I think there is very little difference…one being that Memphis really does exist, and it’s just a wee bit hotter here.

It’s the heat AND the humidity, of course.

I guess we should all be thankful it wasn’t this hot during the blackout when no one had air conditioning, but you know what? I’m not thankful. This late-summer Memphis weather totally sucks. And the rainstorms that come through daily don’t last long enough to cool anything off; they just bump the humidity past the level of sanity.

If this is Hell, would Herenton and Wharton be co-devils?

Hmm, come to think of it, A C’s name (note to non-Memphians: those aren’t initials; A C Wharton is his name) could possibly be a veiled reference to the lack of air conditioning in Hell.

Possible signs of the coming apocalypse(residents of Chickasaw Gardens, put down your crucifixes, I’m only kidding)

  1. The windstorm(Um, do I really need to point out why?) I will add that the electricity went out for an hour or two all down my street and in Chickasaw last week. We had all the flashlights and lanterns out before it came back on. It was almost a disappointment.
  2. The thought that the star of ** Hercules in New York ** might actually get elected governor of California.
  3. Okay, did anyone notice the high on Sunday is going to be 79(so says channel 3).

Um are the locusts coming on a FedEx plane or what?

-Lil

Maybe the “plague of boils” will actually be a plague of eggs boiled on the sidewalk.

I can’t wait for the cool weather this weekend. I want to open my windows and not feel as if I’ve opened the oven by mistake.

I used to think about hell walking home from school when I lived in West Tennessee too. Get out now!

Cool weather…
Cool weather…
begins chanting in hopes that’ll drive the temperatures down

At this point in time for me, ‘cool’ is now mid-to-low 80’s, with humidity under 50%. It used to be that ‘cool’ weather was mid-to-low 30’s for me.

How living in ‘da South’ has changed my ideas of hot/cold…


<< Wheeeeeee! >>

Memphis in the summertime is not actually hell, it is merely a layover on the flight to hell.

The lack of AC during the storm brought two questions to my mind: 1) How did people colonize this area before electricity? and 2) WHY did people colonize this area before electricity?
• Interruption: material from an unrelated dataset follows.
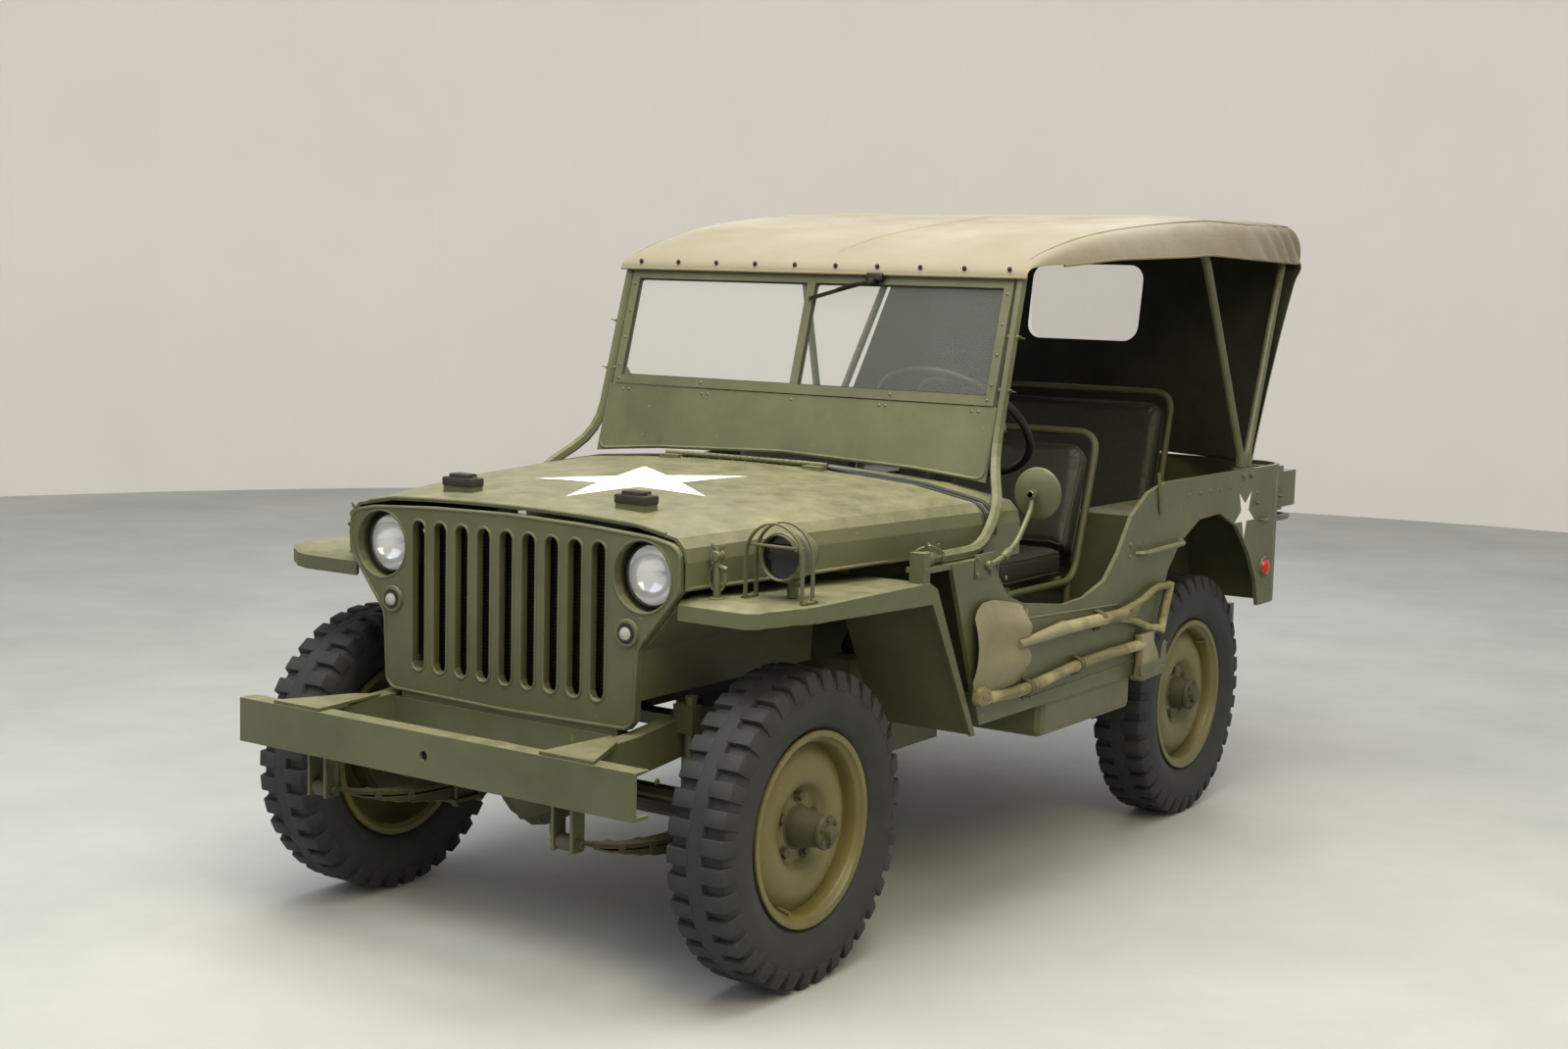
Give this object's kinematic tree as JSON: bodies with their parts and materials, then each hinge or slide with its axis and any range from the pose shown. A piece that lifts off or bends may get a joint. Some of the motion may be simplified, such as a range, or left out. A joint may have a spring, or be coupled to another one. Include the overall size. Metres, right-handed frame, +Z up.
{
  "type": "light military four-by-four car",
  "caption": "Open four-seat military field car with a khaki canvas top, slotted grille, flat fenders, spare wheel and side tools.",
  "frame": {"origin": "on the ground below the middle of the car's length, from the bumper's face to the spare tyre, and of its width", "axes": "+Z up, the front of the car faces -Y and its left side is +X"},
  "size_m": [1.6485, 3.3276, 1.787],
  "materials": {
    "olive_paint": "semi-matte olive drab paint",
    "dark_steel": "dark, slightly worn steel",
    "tyre_rubber": "matte black rubber",
    "khaki_canvas": "light khaki cotton duck",
    "seat_canvas": "dark brown seat cover",
    "painted_wood": "olive painted handles",
    "window_glass": "clear flat glass",
    "lamp_glass": "clear ribbed lamp glass"
  },
  "bodies": {
    "car": {"axe": "painted_wood", "blackout_lamp": "olive_paint", "canvas_top": "khaki_canvas", "chassis_frame": "olive_paint", "cowl": "olive_paint", "driver_seat_back": "seat_canvas", "driver_seat_cushion": "seat_canvas", "driver_seat_frame": "olive_paint", "engine_block": "dark_steel", "exhaust": "dark_steel", "fender_left": "olive_paint", "fender_right": "olive_paint", "front_axle": "olive_paint", "front_bow": "olive_paint", "front_bumper": "olive_paint", "front_propshaft": "dark_steel", "gearbox_case": "dark_steel", "glass_frame": "olive_paint", "grille": "olive_paint", "headlamp_left": "lamp_glass", "headlamp_right": "lamp_glass", "leaf_spring_front_left": "dark_steel", "leaf_spring_front_right": "dark_steel", "leaf_spring_rear_left": "dark_steel", "leaf_spring_rear_right": "dark_steel", "mirror": "olive_paint", "radiator": "dark_steel", "rear_axle": "olive_paint", "rear_bow": "olive_paint", "rear_propshaft": "dark_steel", "rear_seat_back": "seat_canvas", "rear_seat_cushion": "seat_canvas", "rear_seat_frame": "olive_paint", "shovel": "painted_wood", "spare_tyre": "tyre_rubber", "spare_wheel": "olive_paint", "steering_column": "dark_steel", "tub": "olive_paint", "window_pane_left": "window_glass", "window_pane_right": "window_glass", "windshield_frame": "olive_paint", "wiper": "dark_steel"},
    "knuckle_left": {"knuckle_left": "olive_paint"},
    "knuckle_right": {"knuckle_right": "olive_paint"},
    "wheel_front_left": {"tyre_front_left": "tyre_rubber", "wheel_front_left": "olive_paint"},
    "wheel_front_right": {"tyre_front_right": "tyre_rubber", "wheel_front_right": "olive_paint"},
    "wheel_rear_left": {"tyre_rear_left": "tyre_rubber", "wheel_rear_left": "olive_paint"},
    "wheel_rear_right": {"tyre_rear_right": "tyre_rubber", "wheel_rear_right": "olive_paint"},
    "tie_rod": {"tie_rod": "dark_steel"},
    "steering_wheel": {"steering_wheel": "dark_steel"},
    "hood": {"hood": "olive_paint"},
    "passenger_seat": {"passenger_seat_frame": "olive_paint", "passenger_seat_cushion": "seat_canvas", "passenger_seat_back": "seat_canvas"}
  },
  "joints": [
    {"name": "steer_left", "type": "hinge", "parent": "car", "child": "knuckle_left", "pos_m": [0.52, -1.14975, 0.36], "axis": [0, 0, 1], "range_deg": [-26, 26]},
    {"name": "steer_right", "type": "hinge", "parent": "car", "child": "knuckle_right", "pos_m": [-0.52, -1.14975, 0.36], "axis": [0, 0, 1], "range_deg": [-26, 26]},
    {"name": "tie_rod_end", "type": "hinge", "parent": "knuckle_left", "child": "tie_rod", "pos_m": [0.52, -1.32375, 0.402], "axis": [0, 0, 1], "range_deg": [-26, 26]},
    {"name": "steering_wheel_turn", "type": "hinge", "parent": "car", "child": "steering_wheel", "pos_m": [0.38, -0.03375, 1.2], "axis": [0, 0.6691, 0.7431], "range_deg": [-364, 364]},
    {"name": "spin_front_left", "type": "hinge", "parent": "knuckle_left", "child": "wheel_front_left", "pos_m": [0.63, -1.14975, 0.36], "axis": [1, 0, 0], "continuous": true},
    {"name": "spin_front_right", "type": "hinge", "parent": "knuckle_right", "child": "wheel_front_right", "pos_m": [-0.63, -1.14975, 0.36], "axis": [1, 0, 0], "continuous": true},
    {"name": "spin_rear_left", "type": "hinge", "parent": "car", "child": "wheel_rear_left", "pos_m": [0.63, 0.88225, 0.36], "axis": [1, 0, 0], "continuous": true},
    {"name": "spin_rear_right", "type": "hinge", "parent": "car", "child": "wheel_rear_right", "pos_m": [-0.63, 0.88225, 0.36], "axis": [1, 0, 0], "continuous": true},
    {"name": "hood_hinge", "type": "hinge", "parent": "car", "child": "hood", "pos_m": [0, -0.46675, 1.1015], "axis": [-1, 0, 0], "range_deg": [0, 108]},
    {"name": "passenger_seat_tip", "type": "hinge", "parent": "car", "child": "passenger_seat", "pos_m": [-0.38, -0.11375, 0.579], "axis": [1, 0, 0], "range_deg": [0, 40]}
  ],
  "couplings": [
    {"joint": "steer_right", "follows": "steer_left", "ratio": 1},
    {"joint": "tie_rod_end", "follows": "steer_left", "ratio": -1},
    {"joint": "steering_wheel_turn", "follows": "steer_left", "ratio": 14}
  ]
}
If it’s any consolation, New Orleans is even more humid.

Ugh, talk about humidity. It rained here yesterday, in the mid-90s, and after the rainclouds pulled back there was so much humidity in the air that it was foggy.

If you’ve never actually SEEN humidity, well, it isn’t bad looking. It makes everything look soft and hazy.

But maybe that was the beer…

Ha. I’ve seen it so humid in Mobile, Alabama during the summertime that the early morning air becomes supersaturated. Nothing like watching cars pass by leaving contrails in the still morning air.

Then, of course, the sun actually climbs into the sky, the vegetation ignites, and the pavement melts.

A sure sign of my insanity:
I actually prefer New Orleans to Memphis when it comes to summer heat. Yeah, I can’t explain it either. I just glory in the heat down there, but swelter up here. And it’s not a tourist thing either, I’ve spent whole summers baking down there.
-Lil

Wrong state:

“If I had a plantation in Georgia and a home in Hell, I’d sell the plantation and go home.”
– Eugene P. Gallagher

I spent fifteen years in Atlanta and I’ve been in Memphis for six. It’s hotter here.

The worst climate I’ve lived in was in Kansas City, though. Summers like Memphis and winters like Fargo. At least the winters here are relatively mild.

Yeah, Atlanta isn’t all that hot. It’s a Southern city for sure, but my little ol’ hometown’s hotter even than Memphis. Memphis does have more extreme heat records…sorta. The numbers are higher, but Montgomery has it beat in the “most consistently fucking miserably hot, even on Christmas day” department.

Not that I’m bragging. I used to pray to see snow.

Mobile’s and New Orleans’s weather are actually mitigated to a point by the proximity of the ocean.